From the Annals of the Four Masters:

- M1577.14. A horrible and abominable act of treachery was committed by the English of Leinster and Meath upon that part of the people of Offaly and Leix that remained in confederacy with them, and under their protection. It was effected thus: they were all summoned to shew themselves, with the greatest number they could be able to bring with them, at the great ráth of Mullach-Maistean; and on their arrival at that place they were surrounded on every side by four lines of soldiers and cavalry, who proceeded to shoot and slaughter them without mercy, so that not a single individual escaped, by flight or force.

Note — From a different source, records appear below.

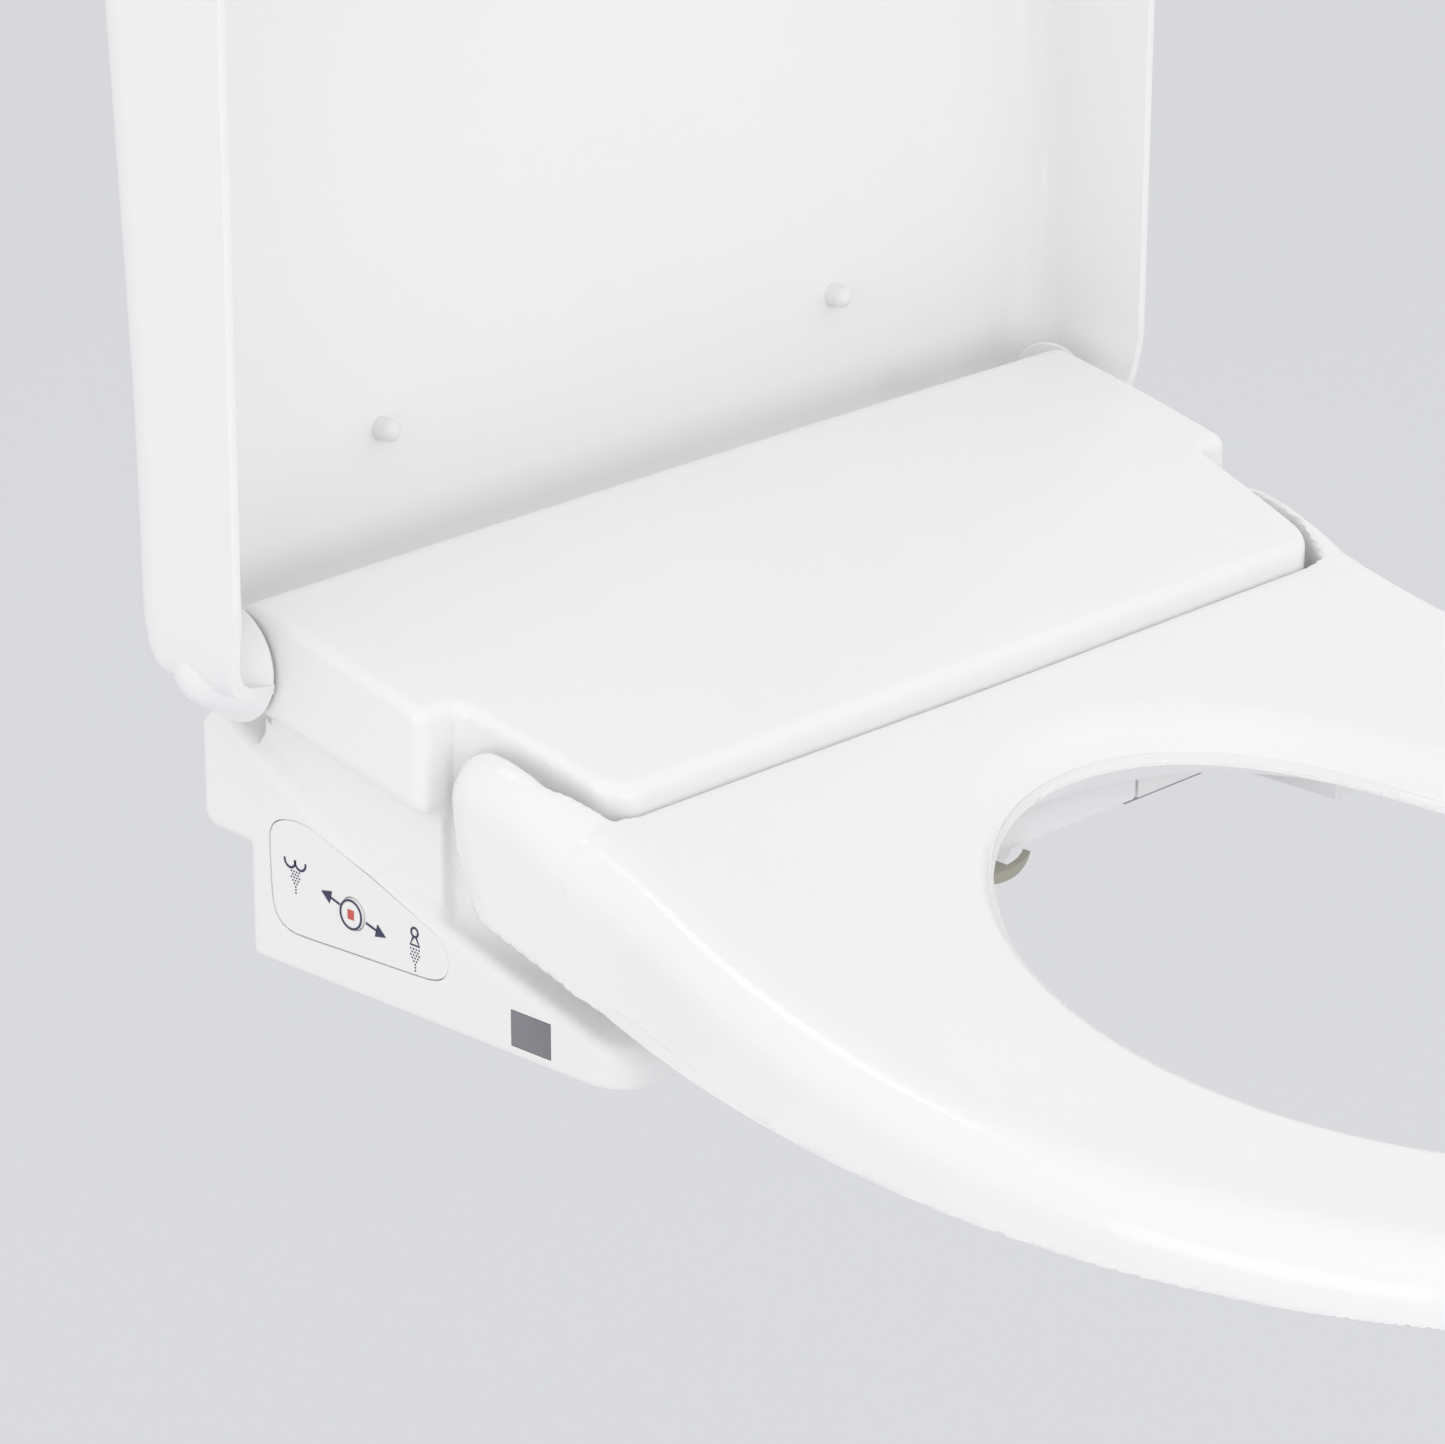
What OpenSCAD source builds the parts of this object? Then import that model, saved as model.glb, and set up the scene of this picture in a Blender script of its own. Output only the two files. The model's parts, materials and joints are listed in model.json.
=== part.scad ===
// Electric bidet seat: housing, seat ring, lid and the works inside.
// Millimetres. X runs across the seat, the front edge points to -Y, +Z is up.
// The underside stands on z = 0 and the origin lies midway between the mounting slots.
// Lengths called "fwd" are counted forwards from the lower rear edge of the housing, so
// that y = datum - fwd.

/* [Housing] */
// half width of the lower flanks
flank_hw = 174; // [172:0.5:176]
// half width of the shoulders of the top cover
shoulder_hw = 179; // [177:0.5:181]
// wall thickness of the housing mouldings
wall = 3; // [2.5:0.1:3.2]
// height of the deck at its rear edge
deck_rear_z = 113.2; // [112:0.1:113.4]

/* [Seat] */
// largest half width of the seat ring
ring_hw = 190; // [186:0.5:192]
// half width of the opening
hole_hw = 107; // [102:1:112]
// how far in front of the rear edge the seat ends
seat_front = 500; // [490:1:502]
// height of the seat at its front edge
seat_front_z = 28; // [26:0.5:30]

/* [Lid] */
// half width of the lid
lid_hw = 200; // [199:0.5:202]
// distance from hinge axis to the far end of the lid
lid_len = 508; // [507:1:514]
// wall thickness of the lid
lid_t = 3; // [2.5:0.1:3]

/* [Nozzles] */
// slope of the nozzle wands below the horizontal
wand_slope = 26; // [25:0.5:27]
// length of each nozzle wand
wand_len = 112; // [104:1:113]

/* [Fastening] */
// distance between the two mounting slots
bolt_spacing = 140; // [130:1:155]
// width of the mounting slots
slot_w = 13; // [11:0.5:14]

/* [Hidden] */
$fn = 48;
gap = 0.3;                       // air between pieces that only lie next to each other
fit = 0.05;                      // radial clearance of a running fit

datum = 45;                      // the mounting slots lie this far in front of the rear edge

// hinge axes
lid_fwd = 4;
lid_z = 94;
seat_fwd = 99;
seat_z = 71;
boss_r = 12;                     // sleeve round the lid hinge
pin_r = 4;
damper_r = 9;

// housing
side_wall_fwd = 80.5;            // front of the shoulders, where the coves begin
tongue_rear_hw = 164;            // the narrow front part of the cover, at its root
tongue_front_hw = 156;
tongue_fwd = 136;
cover_rear = 3;
lip_z = 74;                      // foot of the bevelled lip of the tongue
nose_fwd = 156;                  // front of the flanks under the seat
low_hw = 169;                    // half width of the cover below the shoulders
recess_hw = 146;                 // the underside is open in front between the two noses

// flank: its upper edge falls from the rear to the nose
ridge = [[0, 68], [20, 56], [53, 40], [100, 26.5], [150, 12.5]];
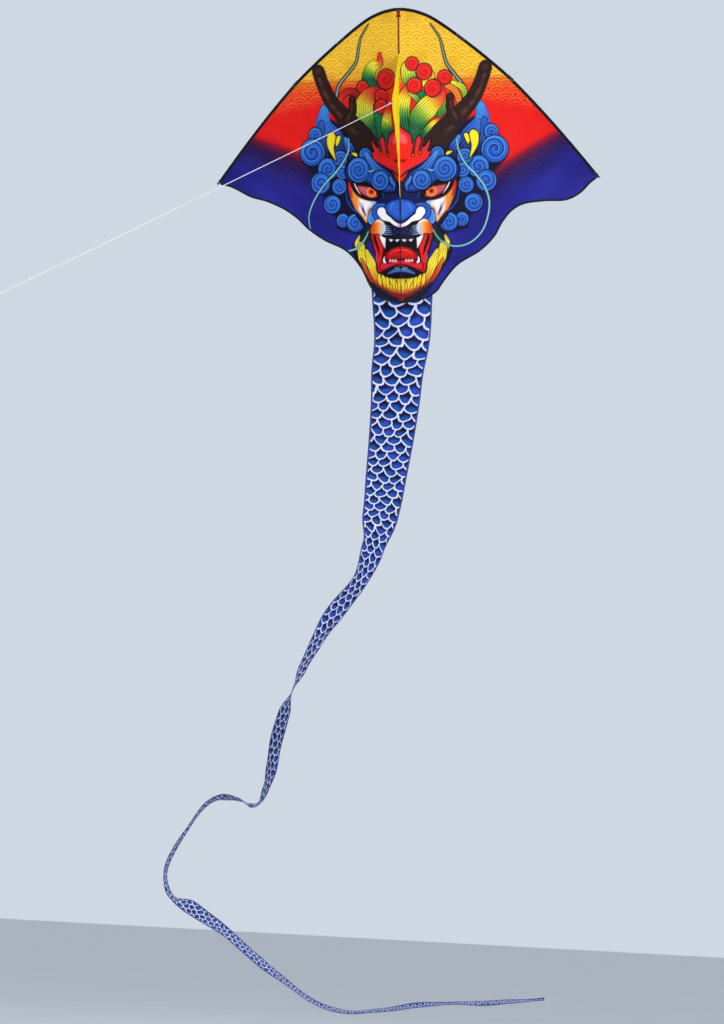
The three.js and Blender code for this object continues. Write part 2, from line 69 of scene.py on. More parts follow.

- M1577.14. Feall urghranna adhuathmhar do dhénamh lá Gallaibh Laighean & Midhe ar an meid baoí ina rann fein, & ro an for a n-ionchaibh do Uíbh Failghe & do Laoighis. Bá h-amhlaidh do-rónadh ind sin. Ro toghairmeadh iad uile dia t-taisbénadh gusan líon as lia nó caomhsadaoís do thabairt leó go ráith mhóir Mhullaigh Mhaistean & iar rochtain dóibh gusan maighin-sin, ro h-iadadh ceithri sretha ina n-uirtimceall ima c-cuairt do shaighdiúiridhibh & do mharc-shluagh, & ro gabhadh occ á n-diubhraccadh gan dhicheall, occa mudhucchadh & occ á mór mharbhadh coná térna sceolanga, ná elaitheach ass a m-bethaidh díobh.